The FDA, however, rejected Caraco's section viii statement because the use code that Novo provided in connection with the '358 patent overlapped with Caraco's proposed labeling. Novo's use code was "A method of improving glycemic control in adults with type 2 diabetes"--in other words, the use code covered all three of the approved uses, not only the single patented use. After its section viii statement was rejected, the only way for Caraco to seek approval of its ANDA prior to expiration of the '358 patent was to file a paragraph IV certification. Caraco did so, which meant that Caraco was also required to amend its proposed labeling to be identical to the PRANDIN label. Thus, Caraco was forced to pursue approval of repaglinide for all three approved uses, including the patented use.
After Novo sued Caraco for infringing the '358 patent, Caraco filed a counterclaim under § 355(j)(5)(C)(ii)(I), seeking to force Novo to narrow the PRANDIN use code such that it could pursue approval of repaglinide for only the unpatented uses. The district court allowed the counterclaim, but the federal circuit reversed the district court, and Caraco appealed to the Supreme Court.

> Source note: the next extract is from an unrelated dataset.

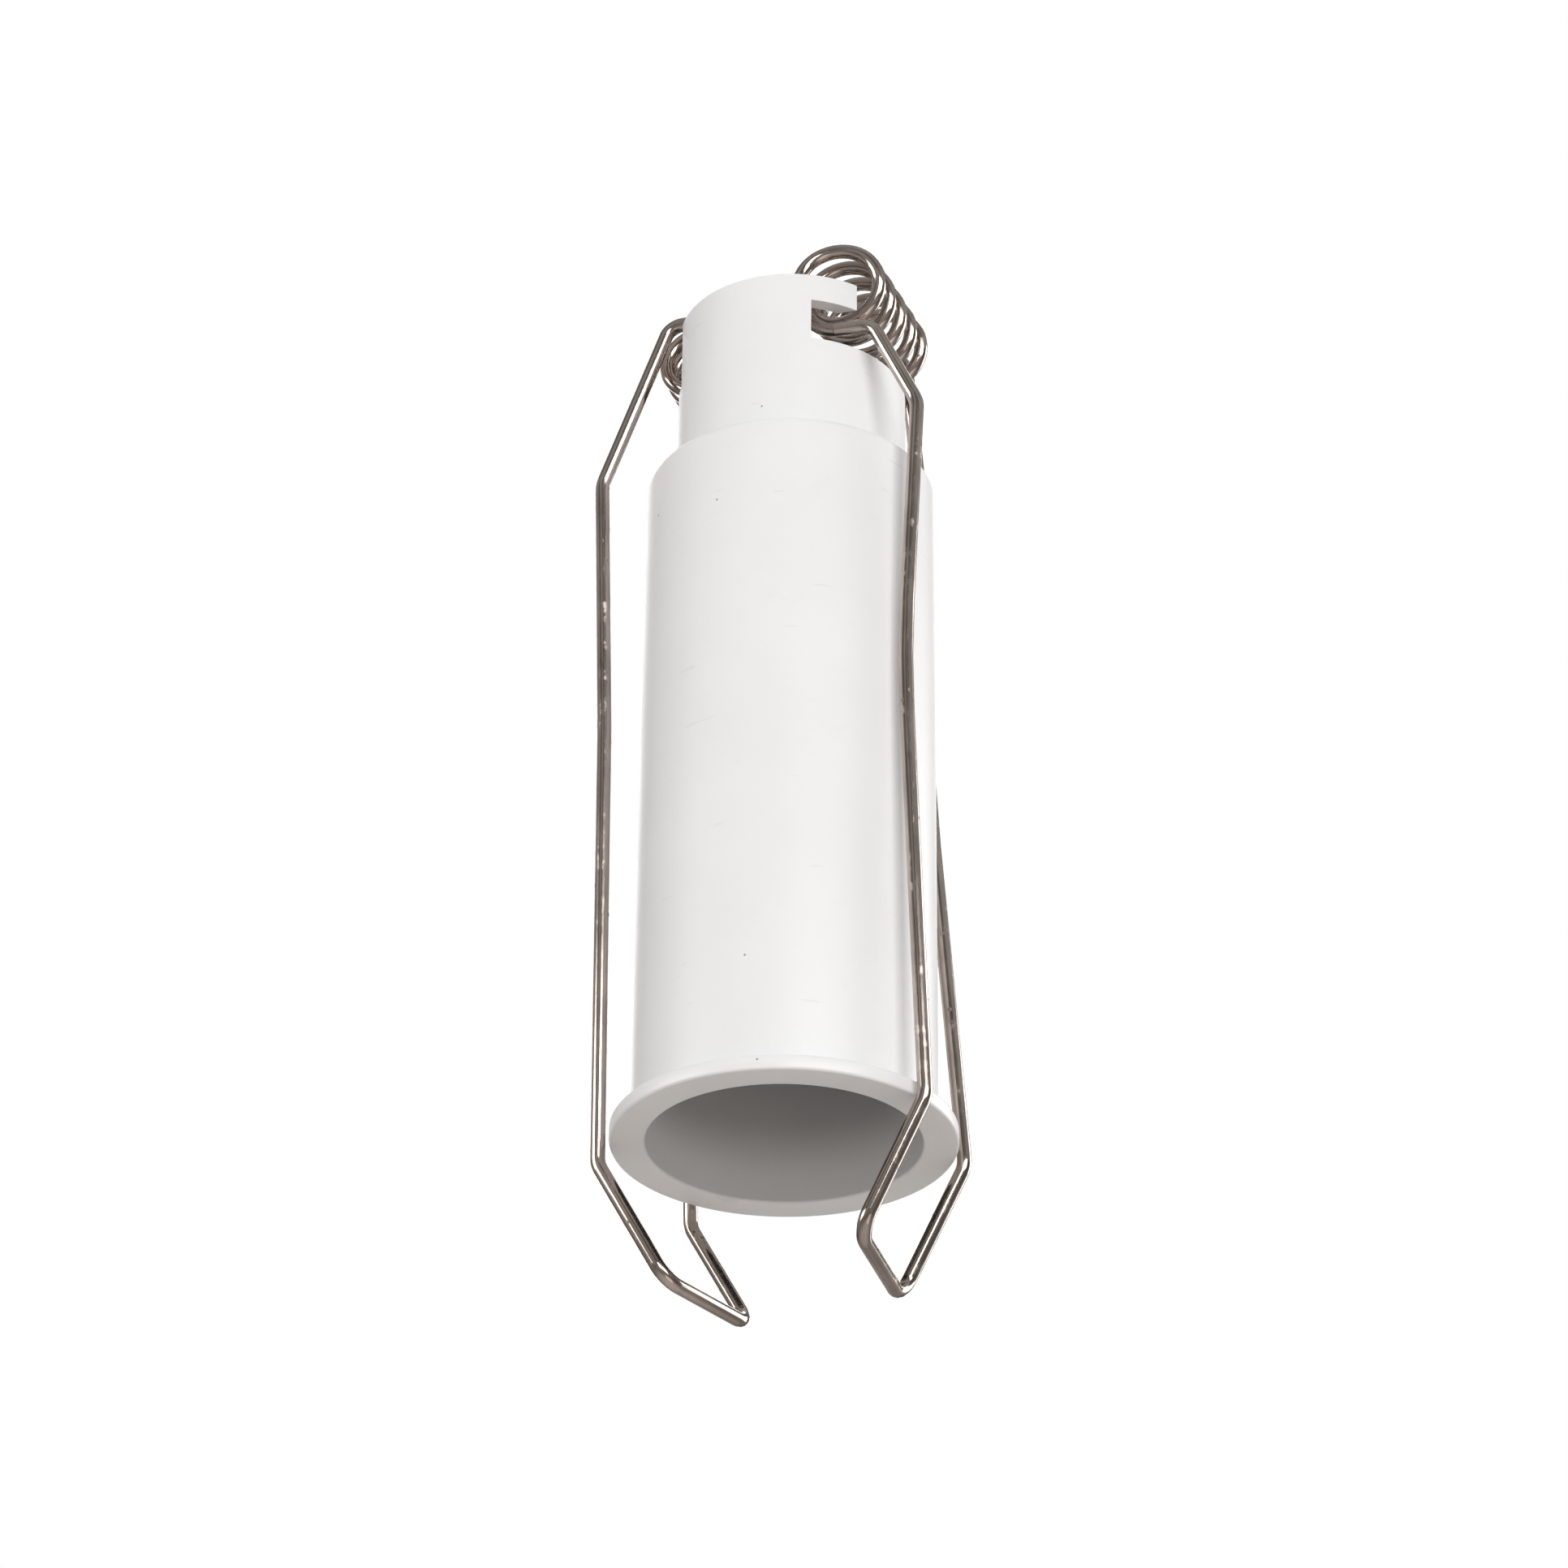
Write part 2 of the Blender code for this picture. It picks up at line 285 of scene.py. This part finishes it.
def round_picked(width, segments):
    """Bevels the edges that are selected."""
    bpy.ops.mesh.bevel(offset=width, offset_type="OFFSET", segments=segments, affect="EDGES")
    bpy.ops.object.mode_set(mode="OBJECT")


def apply_modifier(piece, kind, **settings):
    """Adds a modifier with these settings and applies it."""
    select_only(piece)
    bpy.ops.object.modifier_add(type=kind)
    modifier = piece.modifiers[-1]
    for name, value in settings.items():
        setattr(modifier, name, value)
    bpy.ops.object.modifier_apply(modifier=modifier.name)


def hand_over(piece, name, material, node):
    """Names a finished piece, gives it its material and hides the CAD node that it stands for."""
    piece.name = name
    piece.data.name = name
    piece.data.materials.clear()
    piece.data.materials.append(material)
    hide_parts(node)


def turned(point, angle):
    """Turns a point about the sleeve's axis, by an angle in degrees."""
    return Matrix.Rotation(math.radians(angle), 3, "Z") @ Vector(point)


# ---------------------------------------------------------------- shader helpers


class Socket:
    """A shader socket that Python's operators can reckon with."""

    def __init__(self, shader, source):
        self.shader = shader
        self.source = source

    def reckon(self, operation, *values):
        """Adds one Math node."""
        return self.shader.node(
            "ShaderNodeMath", {"operation": operation}, dict(enumerate(values)))

    def __add__(self, other):
        return self.reckon("ADD", self, other)

    __radd__ = __add__

    def __sub__(self, other):
        return self.reckon("SUBTRACT", self, other)

    def __rsub__(self, other):
        return self.reckon("SUBTRACT", other, self)

    def __mul__(self, other):
        return self.reckon("MULTIPLY", self, other)

    __rmul__ = __mul__

    def __lt__(self, other):
        return self.reckon("LESS_THAN", self, other)

    def smooth(self, start, end):
        """Goes from 0 at start to 1 at end."""
        return self.shader.node(
            "ShaderNodeMapRange", {"interpolation_type": "SMOOTHSTEP"},
            {"Value": self, "From Min": start, "From Max": end})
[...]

In today's opinion, the Supreme Court rejected each one of Novo's arguments. First, the Court "dispose[d] of a recently raised jurisdictional argument." Novo contended that the courts lost subject-matter jurisdiction over the case at the moment Caraco filed its section viii statement. But, according to the Court, that "argument is wrong even assuming (as Novo contends) . . . that a section viii filing is not an act of infringement." According to the Court, "[t]he want of an infringing act is a merits problem, not a jurisdictional one."
Proceeding to the merits, the Court addressed Novo's argument that an ANDA applicant may use the counterclaim provision only if the Orange Book-listed patent does not claim any approved method of using the drug, regardless of whether the ANDA applicant seeks approval for that use. The Court agreed with Caraco: the counterclaim provision is available "whenever the patent does not claim a method of use for which the ANDA applicant seeks to market the drug." Here, the court read the counterclaim provision in the context of the Hatch-Waxman Act as a whole:
The Hatch-Waxman Amendments authorize the FDA to approve the marketing of a generic drug for particular unpatented uses; and section viii provides the mechanism for a generic company to identify those uses, so that a product with a label matching them can quickly come to market. The statutory scheme, in other words, contemplates that one patented use will not foreclose marketing a generic drug for other unpatented ones. Within that framework, the counterclaim naturally functions to challenge the brand's assertion of rights over whichever discrete use (or uses) the generic company wishes to pursue. That assertion, after all, is the thing blocking the generic drug's entry on the market. The availability of the counterclaim thus matches the availability of FDA approval under the statute: A company may bring a counterclaim to show that a method of use is unpatented because establishing that fact allows the FDA to authorize a generic drug via section viii.
The Court then addressed Novo's argument that the "counterclaim does not provide a way to correct use codes because they are not 'patent information submitted by the [brand] under subsection (b) or (c)' of § 355." Here, although subsections (b) and (c) refer expressly only to "the patent number and the expiration date of any patent" claiming the drug or a method of its use, the Court read "submitted under" broadly. According to the Court, "use codes fall within the counterclaim's ambit if the phrase 'submitted under' reaches filings that not only subsections (b) or (c) themselves, but also their implementing regulations require." The Court cited precedent in support of such a broad reading, stating that "'Patent information submitted . . . under subsection (b) or (c)' most naturally refers to patent information provided as part of the 'comprehensive scheme of regulation' premised on those subsections."
The Court concluded:
The statutory counterclaim we have considered enables courts to resolve patent disputes so that the FDA can fulfill its statutory duty to approve generic drugs that do not infringe patent rights. The text and context of the provision demonstrate that a generic company can employ the counterclaim to challenge a brand's overbroad use code. We accordingly hold that Caraco may bring a counterclaim seeking to "correct" Novo's use code "on the ground that" the '358 patent "does not claim . . . an approved method of using the drug"--indeed, does not claim two.